The implications of the Wayfair decision remain to be seen. But it is likely to have an impact on the following parties, at the very least:
States: States that have already enacted sales tax laws similar to South Dakota can now apply and enforce them. Other states can now be expected to enact similar laws requiring remote sellers to collect and remit sales taxes. The states can also expect to have increased revenues.
Remote/Internet Sellers: Remote sellers will have to register for a license and collect and remit sales taxes in all states that impose a sales tax where they satisfy the tax law’s nexus requirement. Depending on the state laws, they may also have to pay back taxes.
Brick-and-mortar sellers: Sellers with a physical presence that have already been collecting taxes may see an increase in sales as Internet sellers no longer have the competitive advantage of not charging sales tax.
Entrepreneurs: People thinking about starting or buying a business that involves selling products or services over the Internet now have to consider the additional costs and administrative burdens of having to collect sales taxes.

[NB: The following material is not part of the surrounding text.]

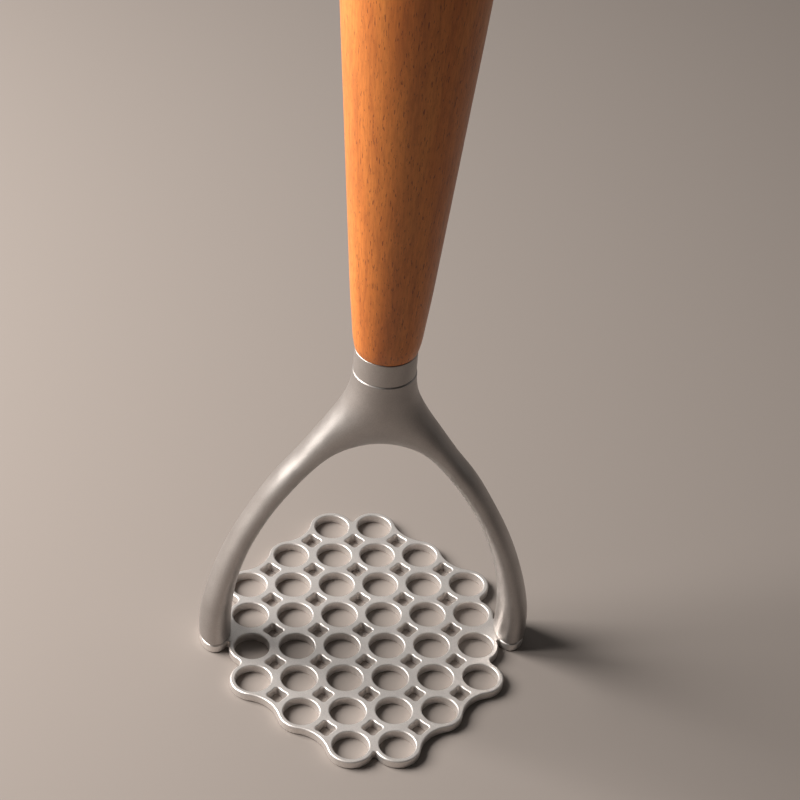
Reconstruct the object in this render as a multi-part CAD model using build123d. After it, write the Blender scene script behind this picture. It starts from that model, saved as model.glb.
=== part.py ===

Consumers: Consumers who purchase goods online or through catalogs may find themselves being charged sales taxes where they were not before.
Nobody can say for sure what the exact impact of this landmark decision will be. Perhaps Congress will decide to act, as the dissent suggested. Or perhaps the states will provide protections for smaller businesses. One thing is certain—there will be winners and losers. Only time will tell who they will be.